■ Exercise inputs ■
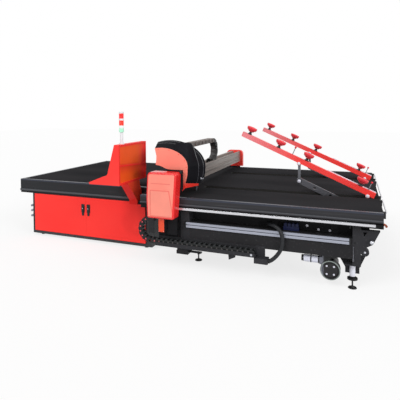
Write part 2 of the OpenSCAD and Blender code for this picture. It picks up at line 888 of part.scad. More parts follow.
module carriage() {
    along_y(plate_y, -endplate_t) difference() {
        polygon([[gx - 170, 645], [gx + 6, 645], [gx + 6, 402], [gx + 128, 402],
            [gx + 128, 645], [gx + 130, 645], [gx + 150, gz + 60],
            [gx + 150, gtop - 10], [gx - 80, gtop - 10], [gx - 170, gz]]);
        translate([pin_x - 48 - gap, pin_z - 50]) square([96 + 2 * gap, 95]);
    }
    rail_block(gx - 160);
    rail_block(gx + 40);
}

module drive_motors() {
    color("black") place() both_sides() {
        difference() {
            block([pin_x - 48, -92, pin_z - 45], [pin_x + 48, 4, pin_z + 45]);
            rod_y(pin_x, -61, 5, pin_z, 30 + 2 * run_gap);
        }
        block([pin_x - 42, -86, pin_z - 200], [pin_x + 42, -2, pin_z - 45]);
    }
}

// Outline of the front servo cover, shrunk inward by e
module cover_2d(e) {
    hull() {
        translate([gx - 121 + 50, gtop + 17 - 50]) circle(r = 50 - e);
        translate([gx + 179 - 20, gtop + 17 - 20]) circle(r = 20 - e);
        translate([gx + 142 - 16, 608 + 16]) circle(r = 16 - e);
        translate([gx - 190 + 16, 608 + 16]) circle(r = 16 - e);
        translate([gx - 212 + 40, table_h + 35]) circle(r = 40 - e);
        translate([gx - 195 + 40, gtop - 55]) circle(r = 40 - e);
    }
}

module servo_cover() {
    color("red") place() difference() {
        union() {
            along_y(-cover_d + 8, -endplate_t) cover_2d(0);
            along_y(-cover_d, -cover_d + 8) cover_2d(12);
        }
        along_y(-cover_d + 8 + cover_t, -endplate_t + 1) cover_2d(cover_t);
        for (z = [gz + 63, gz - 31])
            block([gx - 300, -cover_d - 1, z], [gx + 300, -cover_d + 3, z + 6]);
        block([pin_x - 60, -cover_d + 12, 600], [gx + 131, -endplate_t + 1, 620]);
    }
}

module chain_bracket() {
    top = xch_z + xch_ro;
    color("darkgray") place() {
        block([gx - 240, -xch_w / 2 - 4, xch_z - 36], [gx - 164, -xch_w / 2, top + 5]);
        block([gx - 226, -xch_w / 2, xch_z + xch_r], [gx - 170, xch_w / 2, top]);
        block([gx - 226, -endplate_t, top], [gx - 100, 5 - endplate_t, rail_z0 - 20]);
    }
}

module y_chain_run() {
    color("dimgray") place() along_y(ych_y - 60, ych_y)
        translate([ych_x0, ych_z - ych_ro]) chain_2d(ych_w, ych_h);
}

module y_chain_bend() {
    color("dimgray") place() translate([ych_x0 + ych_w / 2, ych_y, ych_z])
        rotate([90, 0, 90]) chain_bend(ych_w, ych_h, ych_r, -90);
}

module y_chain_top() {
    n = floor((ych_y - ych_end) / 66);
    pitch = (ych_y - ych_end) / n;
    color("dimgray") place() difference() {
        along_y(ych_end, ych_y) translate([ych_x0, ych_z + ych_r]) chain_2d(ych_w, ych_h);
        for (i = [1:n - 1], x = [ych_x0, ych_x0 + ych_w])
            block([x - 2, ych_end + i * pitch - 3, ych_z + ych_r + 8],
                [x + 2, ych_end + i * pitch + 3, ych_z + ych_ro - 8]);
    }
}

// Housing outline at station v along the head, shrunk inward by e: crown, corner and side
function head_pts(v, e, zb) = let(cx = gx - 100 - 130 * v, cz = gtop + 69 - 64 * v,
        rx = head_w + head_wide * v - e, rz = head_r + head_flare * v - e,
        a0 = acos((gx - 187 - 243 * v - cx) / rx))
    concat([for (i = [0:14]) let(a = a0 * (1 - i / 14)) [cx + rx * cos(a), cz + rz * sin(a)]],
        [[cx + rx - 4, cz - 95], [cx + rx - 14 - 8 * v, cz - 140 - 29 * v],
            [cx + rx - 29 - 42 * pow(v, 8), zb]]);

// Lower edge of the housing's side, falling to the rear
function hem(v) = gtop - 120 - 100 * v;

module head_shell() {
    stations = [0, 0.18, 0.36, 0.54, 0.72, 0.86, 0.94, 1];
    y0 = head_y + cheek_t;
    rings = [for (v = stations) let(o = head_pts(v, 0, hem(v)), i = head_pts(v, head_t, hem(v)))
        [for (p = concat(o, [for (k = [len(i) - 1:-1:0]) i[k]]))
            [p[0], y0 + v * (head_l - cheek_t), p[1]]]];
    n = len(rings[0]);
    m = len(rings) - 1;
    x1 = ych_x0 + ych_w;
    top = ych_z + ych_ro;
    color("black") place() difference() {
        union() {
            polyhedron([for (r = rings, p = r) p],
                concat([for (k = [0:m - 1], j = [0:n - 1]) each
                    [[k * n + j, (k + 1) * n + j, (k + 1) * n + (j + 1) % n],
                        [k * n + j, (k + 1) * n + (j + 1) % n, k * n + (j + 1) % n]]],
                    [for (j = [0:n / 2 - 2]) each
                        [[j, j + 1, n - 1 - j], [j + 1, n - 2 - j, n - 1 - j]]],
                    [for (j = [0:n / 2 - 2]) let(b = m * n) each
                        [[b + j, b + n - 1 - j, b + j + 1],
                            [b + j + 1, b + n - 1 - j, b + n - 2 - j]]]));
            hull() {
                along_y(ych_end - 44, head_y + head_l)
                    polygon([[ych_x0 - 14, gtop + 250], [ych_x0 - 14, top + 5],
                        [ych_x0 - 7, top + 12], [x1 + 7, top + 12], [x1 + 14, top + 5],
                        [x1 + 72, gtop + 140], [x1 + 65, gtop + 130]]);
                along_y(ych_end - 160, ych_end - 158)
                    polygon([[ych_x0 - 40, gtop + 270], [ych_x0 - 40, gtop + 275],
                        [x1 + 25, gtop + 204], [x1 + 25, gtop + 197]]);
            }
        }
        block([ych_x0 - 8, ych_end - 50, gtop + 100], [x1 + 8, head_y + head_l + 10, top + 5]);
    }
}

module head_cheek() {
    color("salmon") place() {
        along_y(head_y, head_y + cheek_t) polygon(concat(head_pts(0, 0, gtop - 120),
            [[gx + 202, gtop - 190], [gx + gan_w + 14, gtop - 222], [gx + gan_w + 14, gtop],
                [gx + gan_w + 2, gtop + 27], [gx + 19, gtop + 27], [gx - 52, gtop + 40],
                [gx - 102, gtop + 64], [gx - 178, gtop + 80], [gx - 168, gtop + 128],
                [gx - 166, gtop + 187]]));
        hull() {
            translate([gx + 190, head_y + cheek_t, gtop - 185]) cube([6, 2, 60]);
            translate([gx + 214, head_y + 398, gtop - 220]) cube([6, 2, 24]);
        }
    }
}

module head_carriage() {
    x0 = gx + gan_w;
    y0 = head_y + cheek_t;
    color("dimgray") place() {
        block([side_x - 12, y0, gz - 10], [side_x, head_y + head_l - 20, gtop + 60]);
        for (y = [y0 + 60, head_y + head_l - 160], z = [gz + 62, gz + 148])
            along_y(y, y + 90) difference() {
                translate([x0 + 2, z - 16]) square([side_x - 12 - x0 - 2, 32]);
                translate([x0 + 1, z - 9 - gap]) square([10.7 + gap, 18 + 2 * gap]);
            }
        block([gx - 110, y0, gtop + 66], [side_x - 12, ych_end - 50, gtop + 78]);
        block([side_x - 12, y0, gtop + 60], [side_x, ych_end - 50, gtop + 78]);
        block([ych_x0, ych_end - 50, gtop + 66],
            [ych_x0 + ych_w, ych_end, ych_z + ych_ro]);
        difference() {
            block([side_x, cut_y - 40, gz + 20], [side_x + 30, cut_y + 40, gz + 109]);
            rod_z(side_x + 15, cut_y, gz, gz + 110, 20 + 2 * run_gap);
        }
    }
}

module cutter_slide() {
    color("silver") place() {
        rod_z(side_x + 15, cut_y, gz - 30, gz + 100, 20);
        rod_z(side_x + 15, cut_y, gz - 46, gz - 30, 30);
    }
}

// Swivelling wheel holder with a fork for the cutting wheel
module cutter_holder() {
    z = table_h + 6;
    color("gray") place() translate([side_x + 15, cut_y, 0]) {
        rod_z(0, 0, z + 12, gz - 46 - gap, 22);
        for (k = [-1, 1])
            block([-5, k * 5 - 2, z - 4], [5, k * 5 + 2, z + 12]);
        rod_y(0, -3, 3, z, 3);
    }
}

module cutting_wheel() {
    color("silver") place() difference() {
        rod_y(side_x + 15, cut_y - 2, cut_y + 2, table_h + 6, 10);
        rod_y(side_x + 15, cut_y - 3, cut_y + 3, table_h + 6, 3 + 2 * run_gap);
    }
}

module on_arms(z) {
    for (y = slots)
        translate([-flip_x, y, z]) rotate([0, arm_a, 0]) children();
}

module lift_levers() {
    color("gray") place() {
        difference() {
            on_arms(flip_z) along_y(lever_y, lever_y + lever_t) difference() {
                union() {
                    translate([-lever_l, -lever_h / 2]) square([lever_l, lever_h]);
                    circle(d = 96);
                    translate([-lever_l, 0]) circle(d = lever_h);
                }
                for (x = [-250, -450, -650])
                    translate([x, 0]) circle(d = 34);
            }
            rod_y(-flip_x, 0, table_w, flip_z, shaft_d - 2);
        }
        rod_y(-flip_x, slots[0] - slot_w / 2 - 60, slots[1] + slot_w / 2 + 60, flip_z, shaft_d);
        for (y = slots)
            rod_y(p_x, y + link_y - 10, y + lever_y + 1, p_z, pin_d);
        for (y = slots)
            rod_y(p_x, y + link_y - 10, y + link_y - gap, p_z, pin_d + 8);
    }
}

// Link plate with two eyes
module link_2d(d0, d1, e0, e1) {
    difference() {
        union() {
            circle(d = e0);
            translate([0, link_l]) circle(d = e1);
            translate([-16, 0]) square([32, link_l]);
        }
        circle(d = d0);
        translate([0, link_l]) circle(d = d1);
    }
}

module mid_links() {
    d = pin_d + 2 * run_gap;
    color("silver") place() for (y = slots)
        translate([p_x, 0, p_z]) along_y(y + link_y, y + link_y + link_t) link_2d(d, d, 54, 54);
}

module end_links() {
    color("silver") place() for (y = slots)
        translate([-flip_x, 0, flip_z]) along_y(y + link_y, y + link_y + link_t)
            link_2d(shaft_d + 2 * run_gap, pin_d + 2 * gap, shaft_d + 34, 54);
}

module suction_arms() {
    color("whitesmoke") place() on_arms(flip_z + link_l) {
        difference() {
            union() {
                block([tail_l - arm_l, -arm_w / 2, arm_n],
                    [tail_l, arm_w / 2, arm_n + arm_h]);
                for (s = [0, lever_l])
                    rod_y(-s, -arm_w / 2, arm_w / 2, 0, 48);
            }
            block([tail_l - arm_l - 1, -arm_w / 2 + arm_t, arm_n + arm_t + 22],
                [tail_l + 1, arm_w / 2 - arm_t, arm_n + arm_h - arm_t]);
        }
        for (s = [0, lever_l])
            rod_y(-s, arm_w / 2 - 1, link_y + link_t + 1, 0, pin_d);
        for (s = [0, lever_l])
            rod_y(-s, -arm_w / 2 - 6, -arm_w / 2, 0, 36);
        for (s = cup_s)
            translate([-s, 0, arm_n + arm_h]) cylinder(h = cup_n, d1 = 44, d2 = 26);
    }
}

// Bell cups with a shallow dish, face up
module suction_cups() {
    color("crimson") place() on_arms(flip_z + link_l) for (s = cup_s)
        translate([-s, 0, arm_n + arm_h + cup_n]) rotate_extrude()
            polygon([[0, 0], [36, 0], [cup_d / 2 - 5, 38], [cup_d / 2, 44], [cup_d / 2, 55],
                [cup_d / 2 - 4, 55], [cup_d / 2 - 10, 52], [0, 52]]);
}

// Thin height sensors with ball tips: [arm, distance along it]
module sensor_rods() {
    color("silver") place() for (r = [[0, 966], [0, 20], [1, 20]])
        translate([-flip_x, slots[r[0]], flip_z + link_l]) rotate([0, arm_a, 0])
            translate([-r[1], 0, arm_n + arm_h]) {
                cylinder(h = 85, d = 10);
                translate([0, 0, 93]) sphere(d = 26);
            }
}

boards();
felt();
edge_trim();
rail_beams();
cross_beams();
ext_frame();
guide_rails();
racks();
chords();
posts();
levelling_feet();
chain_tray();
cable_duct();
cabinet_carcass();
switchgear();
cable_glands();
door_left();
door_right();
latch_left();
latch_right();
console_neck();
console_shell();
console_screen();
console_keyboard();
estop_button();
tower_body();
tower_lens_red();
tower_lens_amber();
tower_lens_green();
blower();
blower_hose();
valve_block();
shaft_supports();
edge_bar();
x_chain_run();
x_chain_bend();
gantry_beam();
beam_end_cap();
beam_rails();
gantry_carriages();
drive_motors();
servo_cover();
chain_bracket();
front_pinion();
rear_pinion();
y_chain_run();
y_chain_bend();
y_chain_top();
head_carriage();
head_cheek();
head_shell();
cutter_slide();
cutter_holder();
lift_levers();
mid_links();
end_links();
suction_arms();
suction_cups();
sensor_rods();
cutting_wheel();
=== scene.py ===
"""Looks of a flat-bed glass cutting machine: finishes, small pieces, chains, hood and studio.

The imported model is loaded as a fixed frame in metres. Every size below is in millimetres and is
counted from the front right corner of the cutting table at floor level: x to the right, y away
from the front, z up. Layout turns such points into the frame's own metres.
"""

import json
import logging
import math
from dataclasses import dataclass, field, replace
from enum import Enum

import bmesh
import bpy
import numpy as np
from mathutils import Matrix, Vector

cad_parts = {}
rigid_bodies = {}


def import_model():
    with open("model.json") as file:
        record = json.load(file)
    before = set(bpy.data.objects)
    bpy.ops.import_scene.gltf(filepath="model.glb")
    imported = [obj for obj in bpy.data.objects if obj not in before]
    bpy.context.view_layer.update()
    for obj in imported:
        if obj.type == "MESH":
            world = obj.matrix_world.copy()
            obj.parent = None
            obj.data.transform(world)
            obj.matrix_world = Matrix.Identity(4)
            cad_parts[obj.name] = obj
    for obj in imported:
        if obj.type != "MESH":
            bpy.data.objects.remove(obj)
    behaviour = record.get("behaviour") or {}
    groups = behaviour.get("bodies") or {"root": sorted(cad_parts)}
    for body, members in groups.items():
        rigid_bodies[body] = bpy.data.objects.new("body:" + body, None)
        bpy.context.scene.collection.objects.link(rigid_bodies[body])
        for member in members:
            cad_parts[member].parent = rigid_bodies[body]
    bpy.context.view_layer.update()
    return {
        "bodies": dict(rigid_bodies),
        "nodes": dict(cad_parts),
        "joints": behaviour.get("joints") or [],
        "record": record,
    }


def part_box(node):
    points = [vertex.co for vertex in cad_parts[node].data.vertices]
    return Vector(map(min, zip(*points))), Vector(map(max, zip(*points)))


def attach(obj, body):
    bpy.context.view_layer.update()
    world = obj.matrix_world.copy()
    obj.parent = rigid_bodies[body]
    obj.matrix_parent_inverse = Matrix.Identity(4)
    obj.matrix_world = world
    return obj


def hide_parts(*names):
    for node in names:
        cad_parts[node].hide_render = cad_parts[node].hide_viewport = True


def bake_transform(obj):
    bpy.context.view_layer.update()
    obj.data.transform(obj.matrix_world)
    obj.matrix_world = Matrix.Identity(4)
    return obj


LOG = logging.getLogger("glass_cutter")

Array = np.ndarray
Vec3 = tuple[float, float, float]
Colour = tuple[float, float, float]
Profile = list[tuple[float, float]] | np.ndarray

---

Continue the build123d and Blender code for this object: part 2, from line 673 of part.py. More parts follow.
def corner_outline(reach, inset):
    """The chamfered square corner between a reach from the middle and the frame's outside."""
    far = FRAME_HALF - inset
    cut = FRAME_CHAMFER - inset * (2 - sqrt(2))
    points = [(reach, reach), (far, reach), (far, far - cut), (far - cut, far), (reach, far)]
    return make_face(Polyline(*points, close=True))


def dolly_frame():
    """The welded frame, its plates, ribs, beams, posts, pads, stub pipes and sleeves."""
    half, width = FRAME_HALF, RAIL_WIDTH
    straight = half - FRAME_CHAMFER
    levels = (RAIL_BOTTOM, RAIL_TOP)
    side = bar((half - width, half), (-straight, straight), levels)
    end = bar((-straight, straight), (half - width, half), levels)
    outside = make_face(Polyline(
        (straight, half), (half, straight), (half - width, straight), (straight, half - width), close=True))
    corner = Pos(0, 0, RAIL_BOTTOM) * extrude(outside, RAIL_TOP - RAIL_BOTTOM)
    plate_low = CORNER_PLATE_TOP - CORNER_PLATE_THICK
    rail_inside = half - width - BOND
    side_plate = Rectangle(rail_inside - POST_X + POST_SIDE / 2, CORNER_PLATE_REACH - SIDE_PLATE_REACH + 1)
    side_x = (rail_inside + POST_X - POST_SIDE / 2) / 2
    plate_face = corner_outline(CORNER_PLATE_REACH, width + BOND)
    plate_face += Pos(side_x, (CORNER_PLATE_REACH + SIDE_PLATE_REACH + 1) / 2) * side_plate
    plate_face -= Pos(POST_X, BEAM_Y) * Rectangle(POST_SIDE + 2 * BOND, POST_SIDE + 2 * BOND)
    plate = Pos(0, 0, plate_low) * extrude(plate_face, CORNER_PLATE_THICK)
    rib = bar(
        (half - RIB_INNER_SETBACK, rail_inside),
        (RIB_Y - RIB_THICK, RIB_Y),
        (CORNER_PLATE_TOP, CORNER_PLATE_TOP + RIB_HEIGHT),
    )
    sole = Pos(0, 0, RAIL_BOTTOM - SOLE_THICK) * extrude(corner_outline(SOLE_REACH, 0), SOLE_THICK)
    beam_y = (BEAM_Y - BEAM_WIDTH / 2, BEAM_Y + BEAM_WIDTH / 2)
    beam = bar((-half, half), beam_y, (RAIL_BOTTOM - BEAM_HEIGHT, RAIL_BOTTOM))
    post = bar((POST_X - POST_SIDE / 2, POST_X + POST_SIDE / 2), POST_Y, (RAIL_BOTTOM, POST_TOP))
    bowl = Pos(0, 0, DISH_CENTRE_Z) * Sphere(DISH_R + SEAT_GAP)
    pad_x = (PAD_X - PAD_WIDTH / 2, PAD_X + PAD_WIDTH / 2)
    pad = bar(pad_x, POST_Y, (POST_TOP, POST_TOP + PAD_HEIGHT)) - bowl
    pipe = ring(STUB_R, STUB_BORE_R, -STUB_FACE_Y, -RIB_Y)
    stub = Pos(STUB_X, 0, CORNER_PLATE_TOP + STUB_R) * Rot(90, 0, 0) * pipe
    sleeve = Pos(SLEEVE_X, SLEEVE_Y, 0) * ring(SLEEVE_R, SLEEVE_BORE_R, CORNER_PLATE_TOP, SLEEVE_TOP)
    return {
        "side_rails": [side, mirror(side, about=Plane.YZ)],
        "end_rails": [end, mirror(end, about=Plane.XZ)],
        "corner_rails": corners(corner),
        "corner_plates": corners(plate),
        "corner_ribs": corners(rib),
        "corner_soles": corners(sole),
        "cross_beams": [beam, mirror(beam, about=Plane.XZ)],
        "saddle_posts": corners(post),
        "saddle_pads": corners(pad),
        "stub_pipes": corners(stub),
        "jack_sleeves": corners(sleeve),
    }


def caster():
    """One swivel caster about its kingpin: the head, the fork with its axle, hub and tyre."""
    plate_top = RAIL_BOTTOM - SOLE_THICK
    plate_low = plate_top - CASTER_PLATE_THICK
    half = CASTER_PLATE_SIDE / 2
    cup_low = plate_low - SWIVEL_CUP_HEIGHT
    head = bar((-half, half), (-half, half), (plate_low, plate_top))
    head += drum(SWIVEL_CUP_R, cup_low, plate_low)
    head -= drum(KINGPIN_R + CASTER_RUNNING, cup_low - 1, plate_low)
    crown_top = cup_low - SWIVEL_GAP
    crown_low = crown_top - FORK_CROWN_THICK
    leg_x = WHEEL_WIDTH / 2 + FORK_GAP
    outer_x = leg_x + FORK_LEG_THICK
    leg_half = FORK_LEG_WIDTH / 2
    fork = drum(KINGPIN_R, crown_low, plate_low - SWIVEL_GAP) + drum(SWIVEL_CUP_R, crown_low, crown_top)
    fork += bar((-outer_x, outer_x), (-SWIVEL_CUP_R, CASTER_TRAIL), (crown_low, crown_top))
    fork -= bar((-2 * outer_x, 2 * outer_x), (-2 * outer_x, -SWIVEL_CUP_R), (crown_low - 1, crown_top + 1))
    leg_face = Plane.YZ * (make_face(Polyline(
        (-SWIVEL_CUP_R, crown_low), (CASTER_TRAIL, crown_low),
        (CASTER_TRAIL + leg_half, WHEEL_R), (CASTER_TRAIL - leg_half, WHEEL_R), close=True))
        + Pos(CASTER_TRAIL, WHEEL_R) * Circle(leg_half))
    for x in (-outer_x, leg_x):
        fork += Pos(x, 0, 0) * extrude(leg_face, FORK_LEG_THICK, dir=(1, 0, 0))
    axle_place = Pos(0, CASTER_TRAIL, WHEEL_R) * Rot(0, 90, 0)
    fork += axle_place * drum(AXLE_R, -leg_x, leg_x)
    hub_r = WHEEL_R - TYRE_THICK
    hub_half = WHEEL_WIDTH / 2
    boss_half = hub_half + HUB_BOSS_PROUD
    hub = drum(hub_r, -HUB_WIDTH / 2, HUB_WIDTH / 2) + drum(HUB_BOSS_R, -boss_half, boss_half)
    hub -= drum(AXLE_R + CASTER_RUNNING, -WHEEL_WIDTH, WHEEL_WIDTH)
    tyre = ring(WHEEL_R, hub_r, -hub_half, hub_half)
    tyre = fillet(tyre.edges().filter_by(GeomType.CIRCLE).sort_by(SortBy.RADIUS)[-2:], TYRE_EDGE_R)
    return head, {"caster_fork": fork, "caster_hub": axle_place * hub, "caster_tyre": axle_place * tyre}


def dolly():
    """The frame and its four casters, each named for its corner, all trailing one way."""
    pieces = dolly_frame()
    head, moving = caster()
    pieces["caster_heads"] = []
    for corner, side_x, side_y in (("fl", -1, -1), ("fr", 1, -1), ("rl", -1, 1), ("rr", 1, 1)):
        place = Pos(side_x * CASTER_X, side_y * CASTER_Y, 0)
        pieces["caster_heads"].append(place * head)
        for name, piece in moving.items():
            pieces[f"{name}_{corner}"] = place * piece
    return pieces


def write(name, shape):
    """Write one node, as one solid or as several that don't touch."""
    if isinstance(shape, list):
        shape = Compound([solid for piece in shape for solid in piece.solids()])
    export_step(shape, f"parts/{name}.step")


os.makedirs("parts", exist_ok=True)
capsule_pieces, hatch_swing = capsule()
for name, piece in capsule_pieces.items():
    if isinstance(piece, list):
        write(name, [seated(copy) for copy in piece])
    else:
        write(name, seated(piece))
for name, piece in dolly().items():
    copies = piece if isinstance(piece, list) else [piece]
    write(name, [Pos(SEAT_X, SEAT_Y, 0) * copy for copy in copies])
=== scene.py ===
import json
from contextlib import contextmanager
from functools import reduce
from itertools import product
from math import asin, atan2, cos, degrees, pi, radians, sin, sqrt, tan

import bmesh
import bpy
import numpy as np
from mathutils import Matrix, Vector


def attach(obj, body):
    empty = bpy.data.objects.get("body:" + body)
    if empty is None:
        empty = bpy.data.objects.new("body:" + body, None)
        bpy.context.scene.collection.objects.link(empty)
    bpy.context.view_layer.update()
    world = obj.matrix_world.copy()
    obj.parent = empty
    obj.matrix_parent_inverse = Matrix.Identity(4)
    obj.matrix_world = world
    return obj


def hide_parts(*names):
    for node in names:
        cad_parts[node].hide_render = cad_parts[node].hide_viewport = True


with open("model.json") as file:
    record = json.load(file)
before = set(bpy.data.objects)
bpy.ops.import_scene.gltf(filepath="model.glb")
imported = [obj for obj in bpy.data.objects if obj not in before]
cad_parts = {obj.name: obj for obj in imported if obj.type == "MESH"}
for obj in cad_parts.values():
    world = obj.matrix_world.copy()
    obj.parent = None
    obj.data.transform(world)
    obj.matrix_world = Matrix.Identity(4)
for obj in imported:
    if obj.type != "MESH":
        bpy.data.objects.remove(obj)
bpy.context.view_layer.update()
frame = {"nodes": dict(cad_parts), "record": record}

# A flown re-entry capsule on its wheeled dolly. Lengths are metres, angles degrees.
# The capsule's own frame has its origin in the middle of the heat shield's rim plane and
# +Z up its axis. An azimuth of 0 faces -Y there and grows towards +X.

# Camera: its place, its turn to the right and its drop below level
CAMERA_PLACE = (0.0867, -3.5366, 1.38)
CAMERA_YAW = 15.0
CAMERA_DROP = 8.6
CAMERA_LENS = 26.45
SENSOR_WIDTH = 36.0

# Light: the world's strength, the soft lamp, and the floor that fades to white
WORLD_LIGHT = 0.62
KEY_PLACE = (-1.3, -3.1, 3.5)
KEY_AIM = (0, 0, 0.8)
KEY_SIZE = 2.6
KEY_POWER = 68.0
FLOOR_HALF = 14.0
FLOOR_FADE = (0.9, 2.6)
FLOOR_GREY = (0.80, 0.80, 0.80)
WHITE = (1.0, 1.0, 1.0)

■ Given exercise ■
Filter the entries and copy out every line with the word "filepath".

■ Exercise solution ■
    bpy.ops.import_scene.gltf(filepath="model.glb")
bpy.ops.import_scene.gltf(filepath="model.glb")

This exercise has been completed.